> **WHAT YOU HAVE TO DO**: For the listing underneath, give the count of lines containing the string "parts" and nothing further.

━━━━━━━━━━

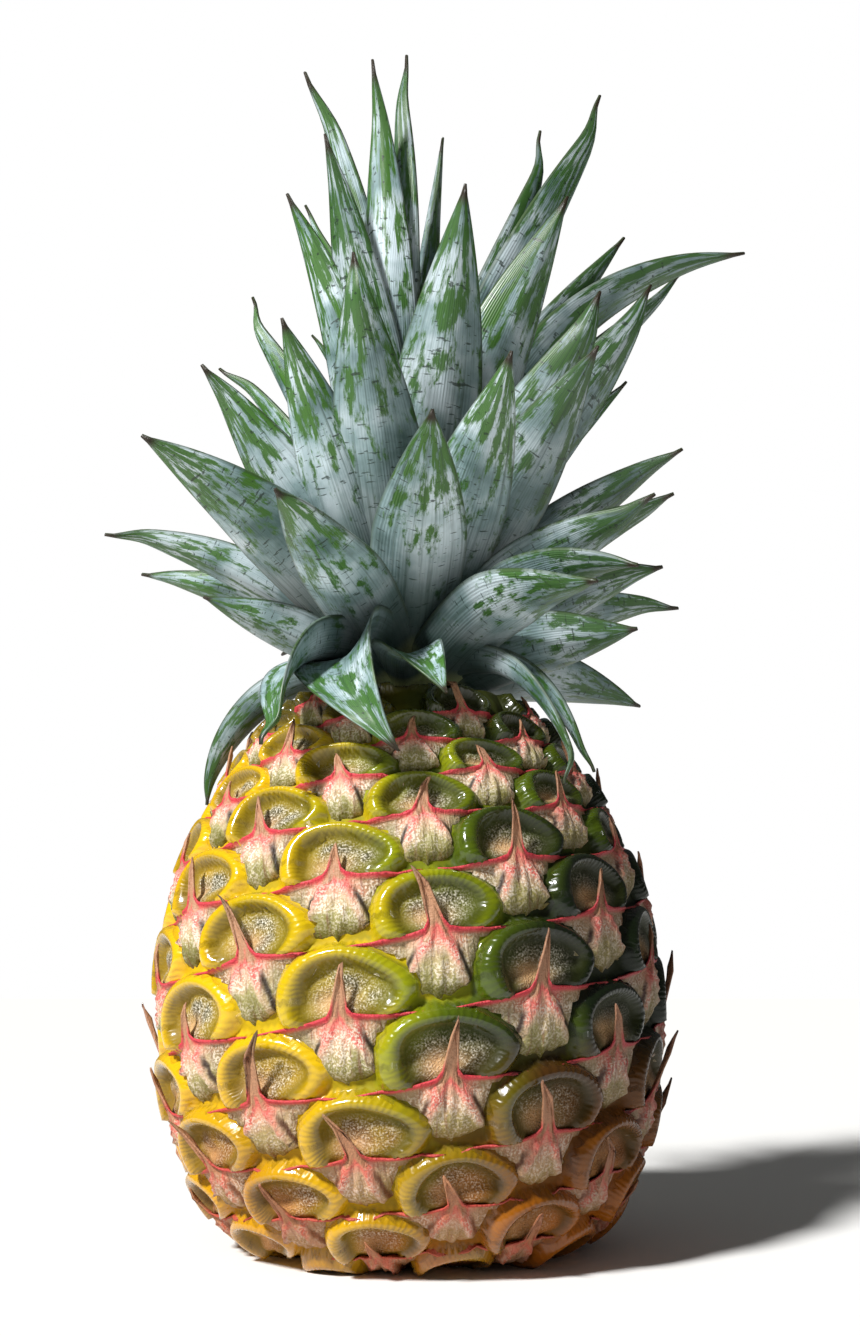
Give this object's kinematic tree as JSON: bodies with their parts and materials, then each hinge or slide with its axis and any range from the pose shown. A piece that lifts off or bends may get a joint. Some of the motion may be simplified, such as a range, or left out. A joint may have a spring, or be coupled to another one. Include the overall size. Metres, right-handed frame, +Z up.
{
  "type": "pineapple",
  "caption": "Whole ripe pineapple standing on its cut base, with spiral eyes, papery bract spikes and a full leafy crown.",
  "frame": {"origin": "centre of the flat cut base, on the surface that the fruit stands on", "axes": "+Z up along the fruit towards its crown; the front, as pictured, faces -Y"},
  "size_m": [0.1805, 0.1538, 0.3273],
  "materials": {
    "fruit_skin": "satin",
    "crown_leaf": "satin"
  },
  "bodies": {
    "root": {"fruit": "fruit_skin", "crown": "crown_leaf"}
  },
  "joints": []
}
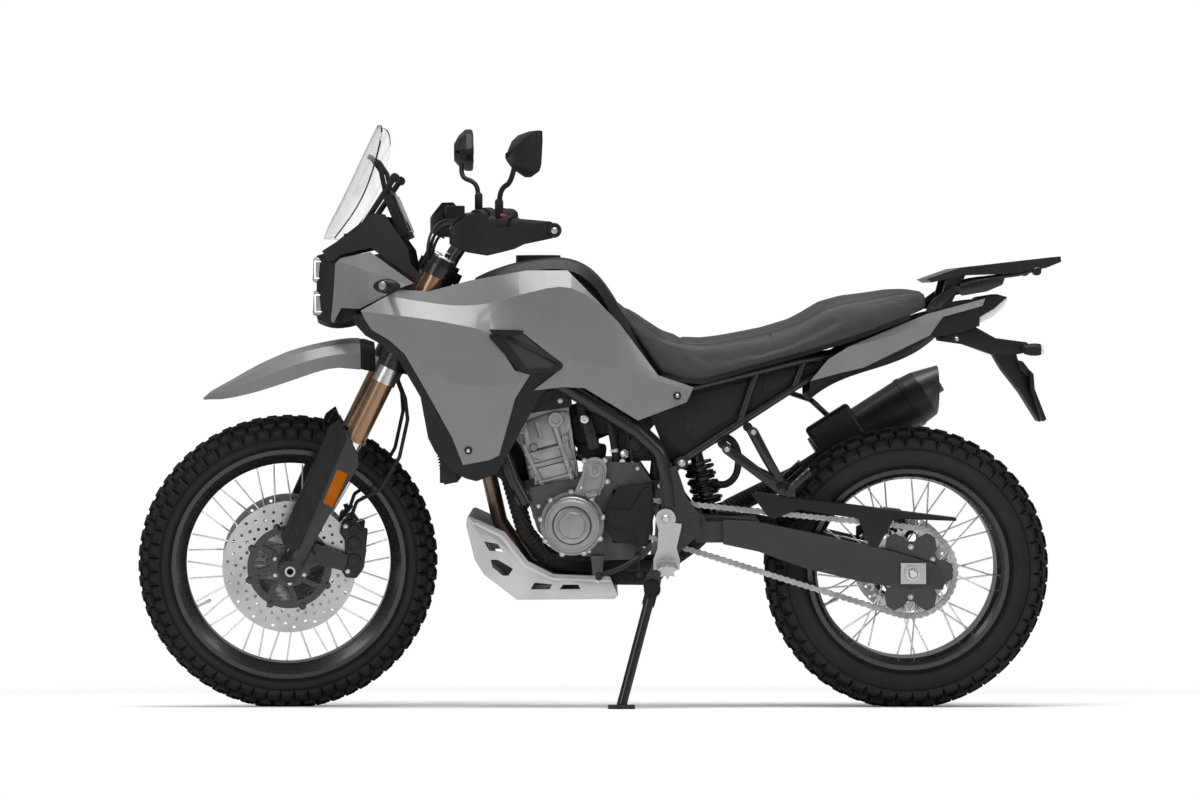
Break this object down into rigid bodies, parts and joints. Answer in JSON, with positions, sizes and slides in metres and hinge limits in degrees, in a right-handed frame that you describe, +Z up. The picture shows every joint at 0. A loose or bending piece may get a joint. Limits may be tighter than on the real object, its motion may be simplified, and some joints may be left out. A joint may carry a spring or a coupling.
{
  "type": "adventure motorcycle",
  "caption": "Twin-cylinder adventure motorcycle on wire-spoked wheels, parked leaning on its side stand, with screen, handguards and rear luggage rack.",
  "frame": {"origin": "middle of the outline on the floor, under the motorcycle as it stands on its side stand", "axes": "+X to the rear along the wheelbase, -Y to the rider's left, the side it leans to, +Z up"},
  "size_m": [2.2131, 0.9106, 1.4629],
  "materials": {
    "black_frame": "satin",
    "black_plastic": "textured",
    "grey_panel": "semi-gloss",
    "engine_alloy": "cast, satin",
    "plate_alloy": "brushed",
    "steel": "brushed",
    "fork_gold": "anodised bronze",
    "chrome": "polished",
    "tyre": "matt",
    "rim_black": "gloss black",
    "rubber": "matt",
    "clear": "clear",
    "seat_cover": "grained",
    "wrap": "wound wrap",
    "lamp_clear": "clear"
  },
  "bodies": {
    "chassis": {"main_frame": "black_frame", "subframe": "black_frame", "engine_crankcase": "engine_alloy", "engine_covers": "engine_alloy", "engine_cylinders": "engine_alloy", "air_box": "black_plastic", "radiator": "black_frame", "exhaust_header": "wrap", "muffler": "rim_black", "skid_plate": "plate_alloy", "side_fairings": "grey_panel", "fairing_inner_panels": "black_plastic", "fuel_tank": "black_plastic", "headlight_cowl": "grey_panel", "headlight_housing": "black_plastic", "headlamps": "lamp_clear", "windscreen": "clear", "instrument_panel": "black_plastic", "front_indicators": "black_plastic", "seat": "seat_cover", "tail_panels": "grey_panel", "tail_underbody": "black_plastic", "tail_lamp": "lamp_clear", "luggage_rack": "black_frame", "plate_holder": "black_plastic", "swingarm": "black_frame", "rear_axle": "steel", "drive_chain": "steel", "chain_guard": "black_plastic", "shock_absorber": "black_frame", "side_covers": "black_plastic", "rider_footrests": "plate_alloy", "passenger_footrests": "black_frame", "rear_caliper": "black_frame"},
    "steering": {"fork_outer_tubes": "fork_gold", "fork_inner_tubes": "chrome", "fork_bottoms": "black_frame", "fork_guards": "black_plastic", "front_axle": "steel", "triple_clamps": "black_frame", "handlebar": "black_frame", "hand_controls": "rubber", "brake_hoses": "rubber", "handguards": "black_plastic", "mirrors": "black_plastic", "front_calipers": "black_frame", "front_fender": "grey_panel"},
    "front_wheel": {"front_tyre": "tyre", "front_rim": "rim_black", "front_spokes": "chrome", "front_hub": "rim_black", "front_discs": "steel", "front_disc_carriers": "rim_black"},
    "rear_wheel": {"rear_tyre": "tyre", "rear_rim": "rim_black", "rear_spokes": "chrome", "rear_hub": "rim_black", "rear_sprocket": "steel", "rear_disc": "steel"},
    "side_stand": {"side_stand": "black_frame"}
  },
  "joints": [
    {"name": "steering_turn", "type": "hinge", "parent": "chassis", "child": "steering", "pos_m": [-0.47896, 0.04024, 0.80652], "axis": [0.4445, -0.1246, 0.8871], "range_deg": [-45, 27]},
    {"name": "front_wheel_spin", "type": "hinge", "parent": "steering", "child": "front_wheel", "pos_m": [-0.75362, 0.09783, 0.34933], "axis": [-0.1404, 0.9684, 0.2063], "continuous": true},
    {"name": "rear_wheel_spin", "type": "hinge", "parent": "chassis", "child": "rear_wheel", "pos_m": [0.74594, 0.10649, 0.33749], "axis": [-0.0003, 0.9903, 0.1392], "continuous": true},
    {"name": "side_stand_fold", "type": "hinge", "parent": "chassis", "child": "side_stand", "pos_m": [0.12605, -0.03916, 0.28049], "axis": [-0.0003, -0.9885, 0.1513], "range_deg": [0, 112]}
  ]
}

━━━━━━━━━━

> **EXPECTED ANSWER**: 2